'''

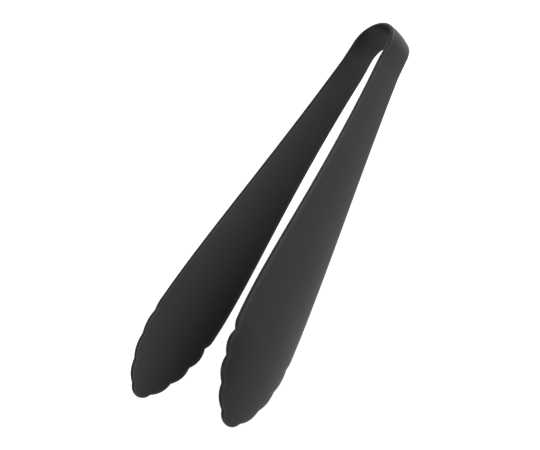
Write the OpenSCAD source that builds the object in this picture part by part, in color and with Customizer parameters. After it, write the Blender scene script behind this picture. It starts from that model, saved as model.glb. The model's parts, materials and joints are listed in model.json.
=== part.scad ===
// Sprung kitchen tongs, made from one strip: a round bow, two flaring arms and two dished blades
// whose edges are scalloped for grip.
//
// The tongs lie on their side. Y runs from the tips to the bow, X is the way they open and Z is the
// width of the strip. The origin is the centre of the bow's eye. The right arm, towards +X, is
// drawn, and the left arm is its mirror image. A place on an arm is given by its distance along the
// strip from the end of the bow.

/* [Bow] */
// Outer radius of the bow, at the middle of the strip
bow_r = 15.1; // [13:0.1:18]
// Radius of the bow's eye, which hangs on a rail
eye_r = 12.1; // [9:0.1:12.4]
// Width of the strip round the bow
bow_w = 17; // [14:0.5:22]
// How far short of a full half turn each end of the bow stops, in degrees
bow_end_angle = 2.5; // [0:0.5:8]

/* [Arms] */
// Length of each arm from the bow to the tip, along the strip
arm_l = 228; // [200:1:260]
// Length of the near-parallel stretch below the bow
parallel_l = 10.5; // [4:0.5:20]
// Length of the bend that flares the arm outwards
flare_l = 3.5; // [3:0.5:15]
// Angle of the flared arm from the middle plane, in degrees
arm_angle = 7.7; // [5:0.1:10]
// Length of the tip end that curls back inwards
curl_l = 50; // [30:1:70]
// Turn of that curl, in degrees
curl_angle = 15.7; // [0:0.1:20]
// Length from the bow to the joint line between handle and blade
handle_l = 112; // [90:1:130]

/* [Section] */
// Radius of the dish across the strip
dish_r = 42; // [36:1:80]
// Thickness of the blades and of the handle away from the bow
blade_t = 2; // [1.2:0.1:2.8]
// Length over which the solid end of the bow turns into the thin dished strip
thin_out_l = 45; // [20:1:80]

/* [Blade outline] */
// Greatest width of a blade
blade_w = 43.2; // [36:0.2:52]
// Distance of that widest place from the tip
widest_from_tip = 47.5; // [44:0.5:60]
// How strongly the outline keeps to the handle's slight taper
handle_pull = 89; // [60:1:110]
// Rise of the half width at the end of that pull
handle_rise = 2.85; // [1:0.05:6]
// How strongly the outline rounds over at the widest place
blade_pull = 42; // [20:1:60]
// How far the scallops bulge beyond the line between their notches
scallop_bulge = 1.6; // [0.5:0.1:3]

/* [Hidden] */
charcoal = [0.22, 0.22, 0.215];

// Notch corners: distance from the tip and half width, from the widest end to the tip
NOTCHES = [[42, 20.2], [28.2, 18.5], [15.4, 14.1], [4.5, 6.7]];

// Grid that the strip is drawn on
across = 8;
taper_steps = 20;
shoulder_steps = 3;
scallop_steps = 5;
tip_steps = 5;
tip_blunt_angle = 10;

// The arm's bends: length of each stretch and its outward turn in degrees for each millimetre
BENDS = [
    [parallel_l, 0],
    [flare_l, (arm_angle - bow_end_angle) / flare_l],
    [arm_l - parallel_l - flare_l - curl_l, 0],
    [curl_l, -curl_angle / curl_l],
];
arm_start = bow_r * [cos(bow_end_angle), sin(bow_end_angle)];

// Control points of the smooth outline, as distance from the bow and half width
widest_at = arm_l - widest_from_tip;
TAPER = [
    [0, bow_w / 2],
    [handle_pull, bow_w / 2 + handle_rise],
    [widest_at - blade_pull, blade_w / 2],
    [widest_at, blade_w / 2],
];

function smooth(t) = let(u = max(0, min(1, t))) u * u * (3 - 2 * u);

// Move along a run that starts at heading h and turns at a steady rate
function run(h, rate, d) =
    rate == 0
        ? d * [sin(h), -cos(h)]
        : [cos(h) - cos(h + rate * d), sin(h) - sin(h + rate * d)] * 180 / (PI * rate);

// Point and heading of the strip's outer middle line, at distance d from the bow
function spine(d, i = 0, p = arm_start, h = bow_end_angle) =
    let(l = BENDS[i][0], rate = BENDS[i][1])
    i == len(BENDS) - 1 || d <= l
        ? [p + run(h, rate, d), h + rate * d]
        : spine(d - l, i + 1, p + run(h, rate, l), h + rate * l);

// How far the outer face has curved away at height z
function dish(z) = dish_r - sqrt(dish_r * dish_r - z * z);

// Point of the section at distance d and height z, at a depth below the outer middle line
function section_point(d, z, depth) =
    let(s = spine(d))
    [s[0][0] - depth * cos(s[1]), s[0][1] - depth * sin(s[1]), z];

function outer_point(d, z) = section_point(d, z, dish(z));

// The inner face is flat across the bow's end and follows the dish once the strip has thinned out
function inner_point(d, z) =
    let(thinned = smooth(d / thin_out_l))
    let(wall = (1 - thinned) * (bow_r - eye_r) + thinned * blade_t)
    section_point(d, z, wall + thinned * dish(z));

function bezier(p, t) =
    pow(1 - t, 3) * p[0] + 3 * pow(1 - t, 2) * t * p[1] + 3 * (1 - t) * t * t * p[2] + pow(t, 3) * p[3];

// The part of the smooth outline between two distances from the bow
function taper(from, to) =
    let(all = [for (i = [0:taper_steps]) bezier(TAPER, i / taper_steps)])
    [for (p = all) if (p[0] >= from && p[0] <= to) p];

function notch(i) = [arm_l - NOTCHES[i][0], NOTCHES[i][1]];

// Rounded shoulder from the widest place to the first notch
function shoulder() =
    let(run_in = notch(0)[0] - widest_at, drop = blade_w / 2 - notch(0)[1])
    let(r = (run_in * run_in + drop * drop) / (2 * drop), sweep = asin(run_in / r))
    [for (i = [1:shoulder_steps])
        let(a = sweep * i / shoulder_steps)
        [widest_at + r * sin(a), blade_w / 2 - r + r * cos(a)]];

// Arc from one notch to the next, bulging outwards
function scallop(a, b) =
    let(chord = norm(b - a), along = (b - a) / chord, out = [-along[1], along[0]])
    let(r = (chord * chord / 4 + scallop_bulge * scallop_bulge) / (2 * scallop_bulge))
    let(sweep = asin(chord / 2 / r), centre = (a + b) / 2 - out * (r - scallop_bulge))
    [for (i = [1:scallop_steps])
        let(t = sweep * (2 * i / scallop_steps - 1))
        centre + r * (cos(t) * out + sin(t) * along)];

// Round tip from the last notch, stopped just short of the middle line
function tip() =
    let(last = NOTCHES[len(NOTCHES) - 1])
    let(r = (last[1] * last[1] + last[0] * last[0]) / (2 * last[0]), start = asin(last[1] / r))
    [for (i = [1:tip_steps])
        let(a = start + (tip_blunt_angle - start) * i / tip_steps)
        [arm_l - r + r * cos(a), r * sin(a)]];

function at(d) =
    let(steps = 400, near = [for (i = [0:steps]) let(p = bezier(TAPER, i / steps)) if (p[0] >= d) p])
    [d, near[0][1]];

function handle_outline() = concat(taper(0, handle_l - 2), [at(handle_l)]);

function blade_outline() =
    concat(
        [at(handle_l)],
        taper(handle_l + 2, widest_at),
        shoulder(),
        [for (i = [0:len(NOTCHES) - 2]) each scallop(notch(i), notch(i + 1))],
        tip()
    );

// A stretch of the right arm: rings of points joined by triangles and closed at both ends
module strip(outline) {
    ring = 2 * (across + 1);
    ends = len(outline) - 1;
    points = [
        for (p = outline) each concat(
            [for (j = [0:across]) outer_point(p[0], p[1] * (2 * j / across - 1))],
            [for (j = [across:-1:0]) inner_point(p[0], p[1] * (2 * j / across - 1))]
        )
    ];
    sides = [
        for (i = [0:ends - 1], j = [0:ring - 1])
            let(a = i * ring + j, b = i * ring + (j + 1) % ring)
            each [[a, a + ring, b + ring], [a, b + ring, b]]
    ];
    start_cap = [for (j = [0:across - 1]) [j, j + 1, ring - 2 - j, ring - 1 - j]];
    end_cap = [for (q = start_cap) [for (k = [3:-1:0]) q[k] + ends * ring]];
    polyhedron(points, concat(sides, start_cap, end_cap), convexity = 6);
}

// The bow's section: a true cylinder inside and a crowned face outside
module bow_section() {
    intersection() {
        translate([bow_r - dish_r, 0]) circle(r = dish_r, $fn = 240);
        translate([eye_r, -bow_w / 2]) square([bow_r, bow_w]);
    }
}

module spring_bow() {
    color(charcoal)
        rotate([0, 0, bow_end_angle])
            rotate_extrude(angle = 180 - 2 * bow_end_angle, $fn = 144) bow_section();
}

module right_handle() {
    color(charcoal) strip(handle_outline());
}

module left_handle() {
    color(charcoal) mirror([1, 0, 0]) strip(handle_outline());
}

module right_blade() {
    color(charcoal) strip(blade_outline());
}

module left_blade() {
    color(charcoal) mirror([1, 0, 0]) strip(blade_outline());
}

spring_bow();
right_handle();
left_handle();
right_blade();
left_blade();
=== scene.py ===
"""Looks of the sprung kitchen tongs.

Each CAD node gets a skin that follows the same design, drawn finely, with rounded edges and
filleted notches. Sizes are in millimetres until a mesh is made. The CAD model's frame is used
throughout: X is the way the tongs open, Y runs to the bow and Z is the width of the strip.
"""
import json
import math

import bmesh
import bpy
import numpy as np
from mathutils import Matrix, Vector


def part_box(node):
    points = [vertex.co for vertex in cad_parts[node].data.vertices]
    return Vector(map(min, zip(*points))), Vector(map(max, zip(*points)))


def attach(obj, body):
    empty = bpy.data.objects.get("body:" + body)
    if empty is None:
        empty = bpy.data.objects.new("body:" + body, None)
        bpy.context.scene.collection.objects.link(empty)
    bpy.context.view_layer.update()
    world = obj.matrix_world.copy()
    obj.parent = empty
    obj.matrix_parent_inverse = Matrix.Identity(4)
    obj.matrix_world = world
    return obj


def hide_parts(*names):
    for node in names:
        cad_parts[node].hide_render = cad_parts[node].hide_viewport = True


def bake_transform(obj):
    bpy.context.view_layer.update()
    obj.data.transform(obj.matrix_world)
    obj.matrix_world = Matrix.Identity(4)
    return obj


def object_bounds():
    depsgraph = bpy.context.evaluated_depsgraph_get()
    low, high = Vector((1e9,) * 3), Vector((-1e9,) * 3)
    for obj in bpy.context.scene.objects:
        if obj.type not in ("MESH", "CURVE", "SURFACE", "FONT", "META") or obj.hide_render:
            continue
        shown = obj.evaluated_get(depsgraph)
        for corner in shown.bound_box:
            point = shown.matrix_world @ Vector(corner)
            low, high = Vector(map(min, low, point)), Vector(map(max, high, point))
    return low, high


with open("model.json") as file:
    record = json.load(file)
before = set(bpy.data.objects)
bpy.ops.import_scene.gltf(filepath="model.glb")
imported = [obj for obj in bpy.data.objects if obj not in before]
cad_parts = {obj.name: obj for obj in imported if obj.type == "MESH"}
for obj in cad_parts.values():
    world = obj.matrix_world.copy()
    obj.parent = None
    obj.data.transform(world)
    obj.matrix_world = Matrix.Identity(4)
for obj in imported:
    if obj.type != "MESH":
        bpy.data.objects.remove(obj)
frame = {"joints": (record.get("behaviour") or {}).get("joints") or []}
cad_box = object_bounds()

MM = 0.001

# ---------------------------------------------------------------- design of the strip

# What the frame states: the hinge lies on the eye's wall, at the end of the bow
hinge = next(j for j in frame["joints"] if j["child"] == "right_arm")["pos_m"]
EYE_R = math.hypot(hinge[0], hinge[1]) / MM
BOW_END = math.atan2(hinge[1], hinge[0])
BOW_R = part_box("spring_bow")[1].y / MM
BOW_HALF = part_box("spring_bow")[1].z / MM
BLADE_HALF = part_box("right_blade")[1].z / MM

# Distances along an arm from the end of the bow
ARM_L = 228.0
HANDLE_L = 112.0
PARALLEL_L = 10.5
FLARE_L = 3.5
CURL_L = 50.0
WIDEST_AT = ARM_L - 47.5
THIN_OUT_L = 45.0

ARM_ANGLE = math.radians(7.7)
CURL_ANGLE = math.radians(15.7)
DISH_R = 42.0
BLADE_T = 2.0

# Smooth outline: pulls of the curve from the bow to the widest place
HANDLE_PULL = 89.0
HANDLE_RISE = 2.85
BLADE_PULL = 42.0

# Notch corners as distance from the tip and half width, and the scallops between them
NOTCHES = [(42.0, 20.2), (28.2, 18.5), (15.4, 14.1), (4.5, 6.7)]
SCALLOP_BULGE = 1.6
NOTCH_FILLET = 1.7

# Rounded edge of the strip: how far it reaches, how square it is, and how rubbed it is at the bow,
# which also sets how much painted light lightens its rim there
EDGE_REACH = 0.6
EDGE_SQUARENESS = 2 / 3
BOW_WEAR_AND_LIGHT = 0.45

# Fineness of the skins
ACROSS = 28
EDGE_STEPS = 8
CURVE_POINTS = 2001
TAPER_STEP = 2.0
SCALLOP_STEP = 0.5
FILLET_STEP = 0.25
BOW_ROWS = 90

# A narrow first and last row keeps the shading even where two skins meet
BORDER = 0.02

# The arm's bends: length of each stretch and its outward turn for each millimetre
BENDS = [
    (PARALLEL_L, 0.0),
    (FLARE_L, (ARM_ANGLE - BOW_END) / FLARE_L),
    (ARM_L - PARALLEL_L - FLARE_L - CURL_L, 0.0),
    (CURL_L, -CURL_ANGLE / CURL_L),
]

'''

- _Your instructions_: Output nothing except the lines from the line with "crowned face outside" through the line with "zip(*points))), Vector(map(max, zip(*points)))", copied exactly, end lines included.

- _Exercise solution_:
// The bow's section: a true cylinder inside and a crowned face outside
module bow_section() {
    intersection() {
        translate([bow_r - dish_r, 0]) circle(r = dish_r, $fn = 240);
        translate([eye_r, -bow_w / 2]) square([bow_r, bow_w]);
    }
}

module spring_bow() {
    color(charcoal)
        rotate([0, 0, bow_end_angle])
            rotate_extrude(angle = 180 - 2 * bow_end_angle, $fn = 144) bow_section();
}

module right_handle() {
    color(charcoal) strip(handle_outline());
}

module left_handle() {
    color(charcoal) mirror([1, 0, 0]) strip(handle_outline());
}

module right_blade() {
    color(charcoal) strip(blade_outline());
}

module left_blade() {
    color(charcoal) mirror([1, 0, 0]) strip(blade_outline());
}

spring_bow();
right_handle();
left_handle();
right_blade();
left_blade();
=== scene.py ===
"""Looks of the sprung kitchen tongs.

Each CAD node gets a skin that follows the same design, drawn finely, with rounded edges and
filleted notches. Sizes are in millimetres until a mesh is made. The CAD model's frame is used
throughout: X is the way the tongs open, Y runs to the bow and Z is the width of the strip.
"""
import json
import math

import bmesh
import bpy
import numpy as np
from mathutils import Matrix, Vector


def part_box(node):
    points = [vertex.co for vertex in cad_parts[node].data.vertices]
    return Vector(map(min, zip(*points))), Vector(map(max, zip(*points)))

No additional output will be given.